# [PROBLEM STATEMENT]
Each line below is to be written out in full, exactly as shown.

# [DATASET CONTENT]
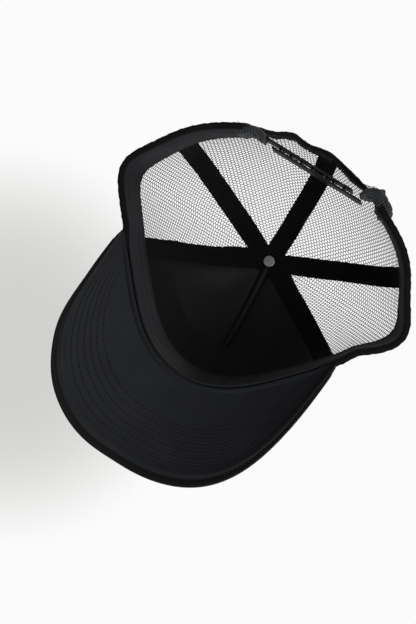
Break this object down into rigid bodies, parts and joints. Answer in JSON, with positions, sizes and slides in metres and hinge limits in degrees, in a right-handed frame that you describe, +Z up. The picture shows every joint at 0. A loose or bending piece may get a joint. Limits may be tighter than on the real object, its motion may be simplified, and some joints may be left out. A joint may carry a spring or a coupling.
{
  "type": "trucker mesh cap",
  "caption": "Five-panel cap with a foam-backed front, mesh sides and back, a curved bound visor, a sweatband and a two-strap snap closure.",
  "frame": {"origin": "centre of the bounding box in plan, on the surface that the cap stands on", "axes": "+Z up, -Y towards the visor, +X to the wearer's left; the cap leans back 10.9 degrees from its rim plane, standing on the back of its rim and the sides of its visor"},
  "size_m": [0.2252, 0.261, 0.1056],
  "materials": {
    "crown_cloth": "matt black twill",
    "foam_lining": "soft black foam with a fabric face",
    "mesh": "open knitted nylon mesh, slightly glossy threads",
    "seam_tape": "matt black woven tape",
    "sweatband_cloth": "dark charcoal twill",
    "binding_cloth": "black folded cloth",
    "visor_cloth": "black cotton twill, stitched",
    "visor_board": "moulded sheet",
    "strap_plastic": "satin black moulded plastic",
    "tab_webbing": "dark grey woven cloth",
    "rivet_steel": "satin steel"
  },
  "bodies": {
    "cap": {"front_panel": "crown_cloth", "button_cover": "crown_cloth", "front_foam_lining": "foam_lining", "mesh_side_left": "mesh", "mesh_back_left": "mesh", "mesh_back_right": "mesh", "mesh_side_right": "mesh", "mesh_hem_left": "mesh", "mesh_hem_right": "mesh", "front_dart_seam": "seam_tape", "tape_front_left": "seam_tape", "tape_side_left": "seam_tape", "tape_back": "seam_tape", "tape_side_right": "seam_tape", "tape_front_right": "seam_tape", "sweatband": "sweatband_cloth", "back_arch_binding": "binding_cloth", "visor_binding": "binding_cloth", "visor_top_fabric": "visor_cloth", "visor_under_fabric": "visor_cloth", "visor_board": "visor_board", "strap_tab_left": "tab_webbing", "strap_tab_right": "tab_webbing", "button_rivet": "rivet_steel", "button_shell": "rivet_steel"},
    "hole_strap": {"snap_strap_holes": "strap_plastic"},
    "peg_strap": {"snap_strap_pegs": "strap_plastic"}
  },
  "joints": [
    {"name": "hole_strap_flex", "type": "hinge", "parent": "cap", "child": "hole_strap", "pos_m": [0.04, 0.11043, 0.01207], "axis": [0, 0.1891, 0.982], "range_deg": [-50, 0], "stiffness_Nm_per_rad": 0.01},
    {"name": "peg_strap_flex", "type": "hinge", "parent": "cap", "child": "peg_strap", "pos_m": [-0.04, 0.10709, 0.01271], "axis": [0, 0.1891, 0.982], "range_deg": [-50, 0], "stiffness_Nm_per_rad": 0.01}
  ]
}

# [SOLUTION]
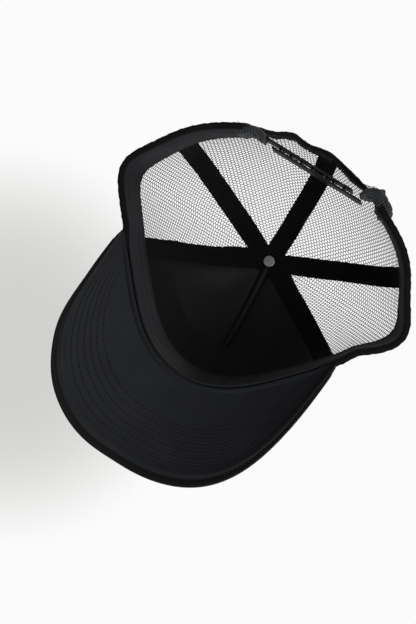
Break this object down into rigid bodies, parts and joints. Answer in JSON, with positions, sizes and slides in metres and hinge limits in degrees, in a right-handed frame that you describe, +Z up. The picture shows every joint at 0. A loose or bending piece may get a joint. Limits may be tighter than on the real object, its motion may be simplified, and some joints may be left out. A joint may carry a spring or a coupling.
{
  "type": "trucker mesh cap",
  "caption": "Five-panel cap with a foam-backed front, mesh sides and back, a curved bound visor, a sweatband and a two-strap snap closure.",
  "frame": {"origin": "centre of the bounding box in plan, on the surface that the cap stands on", "axes": "+Z up, -Y towards the visor, +X to the wearer's left; the cap leans back 10.9 degrees from its rim plane, standing on the back of its rim and the sides of its visor"},
  "size_m": [0.2252, 0.261, 0.1056],
  "materials": {
    "crown_cloth": "matt black twill",
    "foam_lining": "soft black foam with a fabric face",
    "mesh": "open knitted nylon mesh, slightly glossy threads",
    "seam_tape": "matt black woven tape",
    "sweatband_cloth": "dark charcoal twill",
    "binding_cloth": "black folded cloth",
    "visor_cloth": "black cotton twill, stitched",
    "visor_board": "moulded sheet",
    "strap_plastic": "satin black moulded plastic",
    "tab_webbing": "dark grey woven cloth",
    "rivet_steel": "satin steel"
  },
  "bodies": {
    "cap": {"front_panel": "crown_cloth", "button_cover": "crown_cloth", "front_foam_lining": "foam_lining", "mesh_side_left": "mesh", "mesh_back_left": "mesh", "mesh_back_right": "mesh", "mesh_side_right": "mesh", "mesh_hem_left": "mesh", "mesh_hem_right": "mesh", "front_dart_seam": "seam_tape", "tape_front_left": "seam_tape", "tape_side_left": "seam_tape", "tape_back": "seam_tape", "tape_side_right": "seam_tape", "tape_front_right": "seam_tape", "sweatband": "sweatband_cloth", "back_arch_binding": "binding_cloth", "visor_binding": "binding_cloth", "visor_top_fabric": "visor_cloth", "visor_under_fabric": "visor_cloth", "visor_board": "visor_board", "strap_tab_left": "tab_webbing", "strap_tab_right": "tab_webbing", "button_rivet": "rivet_steel", "button_shell": "rivet_steel"},
    "hole_strap": {"snap_strap_holes": "strap_plastic"},
    "peg_strap": {"snap_strap_pegs": "strap_plastic"}
  },
  "joints": [
    {"name": "hole_strap_flex", "type": "hinge", "parent": "cap", "child": "hole_strap", "pos_m": [0.04, 0.11043, 0.01207], "axis": [0, 0.1891, 0.982], "range_deg": [-50, 0], "stiffness_Nm_per_rad": 0.01},
    {"name": "peg_strap_flex", "type": "hinge", "parent": "cap", "child": "peg_strap", "pos_m": [-0.04, 0.10709, 0.01271], "axis": [0, 0.1891, 0.982], "range_deg": [-50, 0], "stiffness_Nm_per_rad": 0.01}
  ]
}